On November 15th, most of the great army was started on its march, Sherman himself riding out from the city next morning. As he rode near the spot where General McPherson had fallen, he paused and looked back at the receding city with its smoking ruins, its blackened walls, and its lonely, tenantless houses. The vision of the desperate battles, of the hope and fear of the past few months, rose before him, as he tells us, “like the memory of a dream.” The day was as perfect as Nature ever gives. The men were hilarious. They sang and shouted and waved their banners in the autumn breeze. Most of them supposed they were going directly toward Richmond, nearly a thousand miles away. As Sherman rode past them they would call out, “Uncle Billy, I guess Grant is waiting for us at Richmond.” Only the commanders of the wings and Kilpatrick were entrusted with the secret of Sherman’s intentions. But even Sherman was not fully decided as to his objective—Savannah, Georgia, or Port Royal, South Carolina—until well on the march.
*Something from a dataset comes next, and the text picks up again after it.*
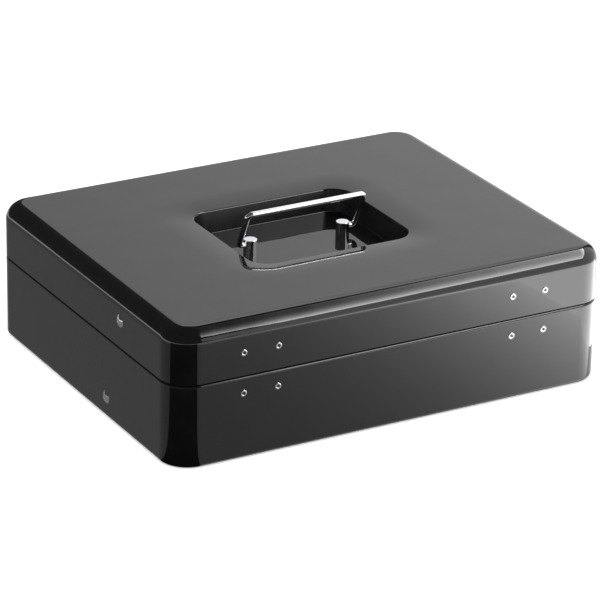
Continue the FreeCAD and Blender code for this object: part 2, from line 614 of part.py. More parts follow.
def flat_bar(side, a, b, half, slot=(0.0, 0.0)):
    """Flat bar between pivots a and b; its hole at b may be a slot along the bar."""
    x0 = side * ARM_OUT_X
    x1 = side * (ARM_OUT_X - ARM_THICK)
    dy = b[0] - a[0]
    dz = b[1] - a[1]
    length = math.hypot(dy, dz)
    uy = dy / length
    uz = dz / length
    tip = (b[0] + uy * slot[1], b[1] + uz * slot[1])
    bar = hull_of_discs(a, tip, half, x0, x1)
    bar = bar.cut(disc(STUD_R + STUD_CLEARANCE, a[0], a[1], x0 + side, x1 - side))
    hole_r = STUD_R + STUD_CLEARANCE
    if slot[1]:
        start = (b[0] - uy * slot[0], b[1] - uz * slot[0])
        return bar.cut(hull_of_discs(start, tip, hole_r, x0 + side, x1 - side))
    return bar.cut(disc(hole_r, b[0], b[1], x0 + side, x1 - side))


def hull_of_discs(a, b, r, x0, x1):
    """A stadium outline round points a and b (Y, Z), as a plate from x0 to x1."""
    dy = b[0] - a[0]
    dz = b[1] - a[1]
    length = math.hypot(dy, dz)
    ny = -dz / length * r
    nz = dy / length * r
    ey = dy / length * r
    ez = dz / length * r
    x = min(x0, x1)
    p = [V(x, y + s * ny, z + s * nz) for (y, z), s in ((a, 1), (b, 1), (b, -1), (a, -1))]
    edges = [
        Part.makeLine(p[0], p[1]),
        Part.Arc(p[1], V(x, b[0] + ey, b[1] + ez), p[2]).toShape(),
        Part.makeLine(p[2], p[3]),
        Part.Arc(p[3], V(x, a[0] - ey, a[1] - ez), p[0]).toShape(),
    ]
    return Part.Face(Part.Wire(edges)).extrude(V(abs(x1 - x0), 0, 0))


def case_studs(pivot):
    """Rivets through the case's side walls: domed head outside, shank, clinched head inside."""
    shapes = []
    y, z = pivot
    inner_x = ARM_OUT_X - ARM_THICK - BAR_PLAY
    for side in (-1, 1):
        shank = disc(STUD_R, y, z, side * inner_x, side * WIDTH / 2)
        head = dome(CASE_HEAD[0], CASE_HEAD[1], V(side * WIDTH / 2, y, z), V(side, 0, 0))
        clinch = dome(STUD_HEAD[0], STUD_HEAD[1], V(side * inner_x, y, z), V(-side, 0, 0))
        shapes.append(shank.fuse([head, clinch]))
    return together(shapes)


def case_spacers(pivot):
    """Washers that hold the bars off the case's side walls."""
    shapes = []
    y, z = pivot
    for side in (-1, 1):
        ring = disc(SPACER_R, y, z, side * (ARM_OUT_X + BAR_PLAY), side * SIDE_IN)
        shapes.append(ring.cut(disc(STUD_R, y, z, side * ARM_OUT_X, side * (SIDE_IN + EXTRA))))
    return together(shapes)


def tray_studs(pivot):
    """Rivets through the tray's side walls: clinched inside, shoulder, bar, flat head outside."""
    shapes = []
    y, z = pivot
    wall_x = TRAY_X - TRAY_SHEET
    outer_x = ARM_OUT_X + BAR_PLAY
    for side in (-1, 1):
        shank = disc(STUD_R, y, z, side * wall_x, side * outer_x)
        inside = dome(STUD_HEAD_IN_TRAY[0], STUD_HEAD_IN_TRAY[1], V(side * wall_x, y, z), V(-side, 0, 0))
        collar = disc(STUD_HEAD[0], y, z, side * TRAY_X, side * (ARM_OUT_X - ARM_THICK - BAR_PLAY))
        head = dome(STUD_HEAD[0], STUD_HEAD[1], V(side * outer_x, y, z), V(side, 0, 0))
        shapes.append(shank.fuse([inside, collar, head]))
    return together(shapes)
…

There was one certainty, however—he was fully decided to keep the Confederates in suspense as to his intentions. To do this the more effectually he divided his army at the start, Howard leading his wing to Gordon by way of McDonough as if to threaten Macon, while Slocum proceeded to Covington and Madison, with Milledgeville as his goal. Both were secretly instructed to halt, seven days after starting, at Gordon and Milledgeville, the latter the capital of Georgia, about a hundred miles to the southeast. These two towns were about fifteen miles apart.